## BEGIN

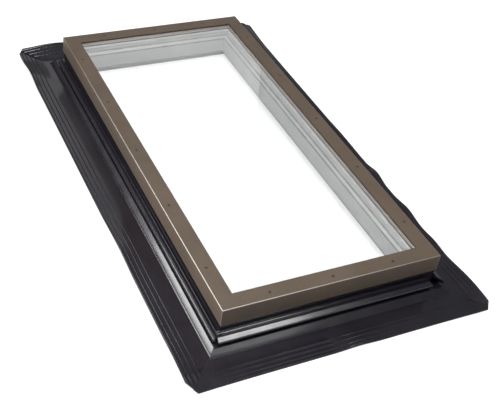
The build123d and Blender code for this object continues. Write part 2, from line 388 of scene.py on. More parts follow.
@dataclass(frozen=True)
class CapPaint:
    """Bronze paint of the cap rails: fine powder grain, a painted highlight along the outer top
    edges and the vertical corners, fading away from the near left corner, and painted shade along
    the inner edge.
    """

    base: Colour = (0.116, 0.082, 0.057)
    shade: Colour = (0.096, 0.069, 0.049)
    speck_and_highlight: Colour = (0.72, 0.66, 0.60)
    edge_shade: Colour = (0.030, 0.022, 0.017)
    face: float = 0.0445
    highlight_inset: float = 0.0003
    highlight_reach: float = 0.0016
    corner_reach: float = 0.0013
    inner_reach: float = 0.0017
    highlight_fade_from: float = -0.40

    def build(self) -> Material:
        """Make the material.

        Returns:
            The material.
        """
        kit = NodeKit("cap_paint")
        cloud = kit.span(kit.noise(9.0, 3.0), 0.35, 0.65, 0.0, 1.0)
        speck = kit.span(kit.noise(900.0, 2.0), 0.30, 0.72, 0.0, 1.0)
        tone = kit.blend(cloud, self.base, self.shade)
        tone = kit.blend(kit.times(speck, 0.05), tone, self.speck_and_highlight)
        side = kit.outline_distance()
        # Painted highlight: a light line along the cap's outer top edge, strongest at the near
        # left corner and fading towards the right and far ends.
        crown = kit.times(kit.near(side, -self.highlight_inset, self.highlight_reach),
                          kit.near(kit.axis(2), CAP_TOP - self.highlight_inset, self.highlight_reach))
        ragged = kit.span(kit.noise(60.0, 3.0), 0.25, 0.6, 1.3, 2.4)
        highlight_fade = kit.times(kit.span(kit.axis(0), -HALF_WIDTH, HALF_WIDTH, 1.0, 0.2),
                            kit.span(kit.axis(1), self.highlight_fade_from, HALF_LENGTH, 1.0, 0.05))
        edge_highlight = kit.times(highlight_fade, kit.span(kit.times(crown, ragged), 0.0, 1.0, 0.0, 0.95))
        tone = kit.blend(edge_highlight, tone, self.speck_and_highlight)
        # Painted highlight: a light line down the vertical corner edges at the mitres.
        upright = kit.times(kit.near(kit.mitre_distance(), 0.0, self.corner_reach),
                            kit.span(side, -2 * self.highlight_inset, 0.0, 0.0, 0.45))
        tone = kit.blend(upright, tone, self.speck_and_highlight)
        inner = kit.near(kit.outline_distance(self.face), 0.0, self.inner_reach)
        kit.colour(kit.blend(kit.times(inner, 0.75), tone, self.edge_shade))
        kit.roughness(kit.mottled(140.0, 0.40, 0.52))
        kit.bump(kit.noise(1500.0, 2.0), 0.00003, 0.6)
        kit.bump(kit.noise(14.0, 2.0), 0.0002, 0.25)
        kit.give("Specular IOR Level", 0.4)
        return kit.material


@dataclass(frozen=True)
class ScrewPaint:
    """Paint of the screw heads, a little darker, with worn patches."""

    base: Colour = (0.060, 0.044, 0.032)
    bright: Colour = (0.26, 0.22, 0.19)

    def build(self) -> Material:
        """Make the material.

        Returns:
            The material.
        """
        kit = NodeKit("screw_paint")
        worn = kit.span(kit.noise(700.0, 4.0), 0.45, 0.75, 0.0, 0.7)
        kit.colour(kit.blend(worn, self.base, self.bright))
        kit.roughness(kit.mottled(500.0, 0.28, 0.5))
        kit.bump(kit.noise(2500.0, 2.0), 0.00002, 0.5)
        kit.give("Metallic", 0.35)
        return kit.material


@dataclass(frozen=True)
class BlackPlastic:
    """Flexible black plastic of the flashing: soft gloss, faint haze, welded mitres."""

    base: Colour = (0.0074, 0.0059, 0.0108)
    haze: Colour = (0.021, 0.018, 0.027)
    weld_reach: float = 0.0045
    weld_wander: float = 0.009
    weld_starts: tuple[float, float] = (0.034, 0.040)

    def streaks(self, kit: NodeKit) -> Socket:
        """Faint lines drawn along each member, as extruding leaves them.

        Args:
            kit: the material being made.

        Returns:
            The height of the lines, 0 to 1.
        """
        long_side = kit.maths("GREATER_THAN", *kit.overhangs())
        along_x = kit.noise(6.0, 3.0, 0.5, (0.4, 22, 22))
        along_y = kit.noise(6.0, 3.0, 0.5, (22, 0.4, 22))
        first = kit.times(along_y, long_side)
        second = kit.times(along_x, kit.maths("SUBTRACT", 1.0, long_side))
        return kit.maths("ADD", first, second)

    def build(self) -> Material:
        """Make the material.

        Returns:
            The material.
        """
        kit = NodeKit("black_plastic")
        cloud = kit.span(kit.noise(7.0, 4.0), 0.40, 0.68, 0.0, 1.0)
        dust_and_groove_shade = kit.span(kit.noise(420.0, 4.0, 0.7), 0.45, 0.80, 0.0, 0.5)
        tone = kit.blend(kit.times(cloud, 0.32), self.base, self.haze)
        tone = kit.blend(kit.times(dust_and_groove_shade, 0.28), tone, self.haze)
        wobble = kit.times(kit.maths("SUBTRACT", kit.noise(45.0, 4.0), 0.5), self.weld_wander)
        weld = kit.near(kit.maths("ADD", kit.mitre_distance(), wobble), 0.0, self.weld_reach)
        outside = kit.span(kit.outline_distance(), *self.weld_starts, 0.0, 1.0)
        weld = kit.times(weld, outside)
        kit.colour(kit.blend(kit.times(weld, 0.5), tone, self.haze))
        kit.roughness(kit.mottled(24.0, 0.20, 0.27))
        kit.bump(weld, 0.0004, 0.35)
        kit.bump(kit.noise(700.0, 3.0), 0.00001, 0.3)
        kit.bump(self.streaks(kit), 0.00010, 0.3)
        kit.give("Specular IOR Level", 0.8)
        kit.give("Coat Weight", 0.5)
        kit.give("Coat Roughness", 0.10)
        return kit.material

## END

Output the complete data exactly as written.

▶ _Complete output_
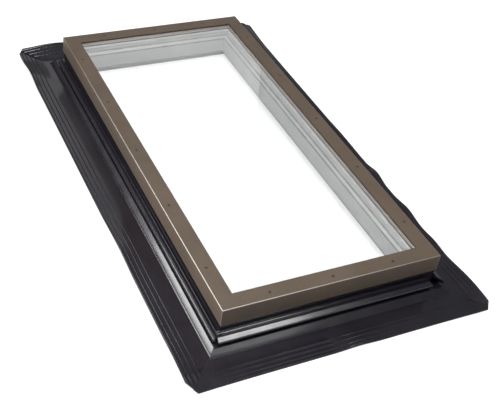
The build123d and Blender code for this object continues. Write part 2, from line 388 of scene.py on. More parts follow.
@dataclass(frozen=True)
class CapPaint:
    """Bronze paint of the cap rails: fine powder grain, a painted highlight along the outer top
    edges and the vertical corners, fading away from the near left corner, and painted shade along
    the inner edge.
    """

    base: Colour = (0.116, 0.082, 0.057)
    shade: Colour = (0.096, 0.069, 0.049)
    speck_and_highlight: Colour = (0.72, 0.66, 0.60)
    edge_shade: Colour = (0.030, 0.022, 0.017)
    face: float = 0.0445
    highlight_inset: float = 0.0003
    highlight_reach: float = 0.0016
    corner_reach: float = 0.0013
    inner_reach: float = 0.0017
    highlight_fade_from: float = -0.40

    def build(self) -> Material:
        """Make the material.

        Returns:
            The material.
        """
        kit = NodeKit("cap_paint")
        cloud = kit.span(kit.noise(9.0, 3.0), 0.35, 0.65, 0.0, 1.0)
        speck = kit.span(kit.noise(900.0, 2.0), 0.30, 0.72, 0.0, 1.0)
        tone = kit.blend(cloud, self.base, self.shade)
        tone = kit.blend(kit.times(speck, 0.05), tone, self.speck_and_highlight)
        side = kit.outline_distance()
        # Painted highlight: a light line along the cap's outer top edge, strongest at the near
        # left corner and fading towards the right and far ends.
        crown = kit.times(kit.near(side, -self.highlight_inset, self.highlight_reach),
                          kit.near(kit.axis(2), CAP_TOP - self.highlight_inset, self.highlight_reach))
        ragged = kit.span(kit.noise(60.0, 3.0), 0.25, 0.6, 1.3, 2.4)
        highlight_fade = kit.times(kit.span(kit.axis(0), -HALF_WIDTH, HALF_WIDTH, 1.0, 0.2),
                            kit.span(kit.axis(1), self.highlight_fade_from, HALF_LENGTH, 1.0, 0.05))
        edge_highlight = kit.times(highlight_fade, kit.span(kit.times(crown, ragged), 0.0, 1.0, 0.0, 0.95))
        tone = kit.blend(edge_highlight, tone, self.speck_and_highlight)
        # Painted highlight: a light line down the vertical corner edges at the mitres.
        upright = kit.times(kit.near(kit.mitre_distance(), 0.0, self.corner_reach),
                            kit.span(side, -2 * self.highlight_inset, 0.0, 0.0, 0.45))
        tone = kit.blend(upright, tone, self.speck_and_highlight)
        inner = kit.near(kit.outline_distance(self.face), 0.0, self.inner_reach)
        kit.colour(kit.blend(kit.times(inner, 0.75), tone, self.edge_shade))
        kit.roughness(kit.mottled(140.0, 0.40, 0.52))
        kit.bump(kit.noise(1500.0, 2.0), 0.00003, 0.6)
        kit.bump(kit.noise(14.0, 2.0), 0.0002, 0.25)
        kit.give("Specular IOR Level", 0.4)
        return kit.material


@dataclass(frozen=True)
class ScrewPaint:
    """Paint of the screw heads, a little darker, with worn patches."""

    base: Colour = (0.060, 0.044, 0.032)
    bright: Colour = (0.26, 0.22, 0.19)

    def build(self) -> Material:
        """Make the material.

        Returns:
            The material.
        """
        kit = NodeKit("screw_paint")
        worn = kit.span(kit.noise(700.0, 4.0), 0.45, 0.75, 0.0, 0.7)
        kit.colour(kit.blend(worn, self.base, self.bright))
        kit.roughness(kit.mottled(500.0, 0.28, 0.5))
        kit.bump(kit.noise(2500.0, 2.0), 0.00002, 0.5)
        kit.give("Metallic", 0.35)
        return kit.material


@dataclass(frozen=True)
class BlackPlastic:
    """Flexible black plastic of the flashing: soft gloss, faint haze, welded mitres."""

    base: Colour = (0.0074, 0.0059, 0.0108)
    haze: Colour = (0.021, 0.018, 0.027)
    weld_reach: float = 0.0045
    weld_wander: float = 0.009
    weld_starts: tuple[float, float] = (0.034, 0.040)

    def streaks(self, kit: NodeKit) -> Socket:
        """Faint lines drawn along each member, as extruding leaves them.

        Args:
            kit: the material being made.

        Returns:
            The height of the lines, 0 to 1.
        """
        long_side = kit.maths("GREATER_THAN", *kit.overhangs())
        along_x = kit.noise(6.0, 3.0, 0.5, (0.4, 22, 22))
        along_y = kit.noise(6.0, 3.0, 0.5, (22, 0.4, 22))
        first = kit.times(along_y, long_side)
        second = kit.times(along_x, kit.maths("SUBTRACT", 1.0, long_side))
        return kit.maths("ADD", first, second)

    def build(self) -> Material:
        """Make the material.

        Returns:
            The material.
        """
        kit = NodeKit("black_plastic")
        cloud = kit.span(kit.noise(7.0, 4.0), 0.40, 0.68, 0.0, 1.0)
        dust_and_groove_shade = kit.span(kit.noise(420.0, 4.0, 0.7), 0.45, 0.80, 0.0, 0.5)
        tone = kit.blend(kit.times(cloud, 0.32), self.base, self.haze)
        tone = kit.blend(kit.times(dust_and_groove_shade, 0.28), tone, self.haze)
        wobble = kit.times(kit.maths("SUBTRACT", kit.noise(45.0, 4.0), 0.5), self.weld_wander)
        weld = kit.near(kit.maths("ADD", kit.mitre_distance(), wobble), 0.0, self.weld_reach)
        outside = kit.span(kit.outline_distance(), *self.weld_starts, 0.0, 1.0)
        weld = kit.times(weld, outside)
        kit.colour(kit.blend(kit.times(weld, 0.5), tone, self.haze))
        kit.roughness(kit.mottled(24.0, 0.20, 0.27))
        kit.bump(weld, 0.0004, 0.35)
        kit.bump(kit.noise(700.0, 3.0), 0.00001, 0.3)
        kit.bump(self.streaks(kit), 0.00010, 0.3)
        kit.give("Specular IOR Level", 0.8)
        kit.give("Coat Weight", 0.5)
        kit.give("Coat Roughness", 0.10)
        return kit.material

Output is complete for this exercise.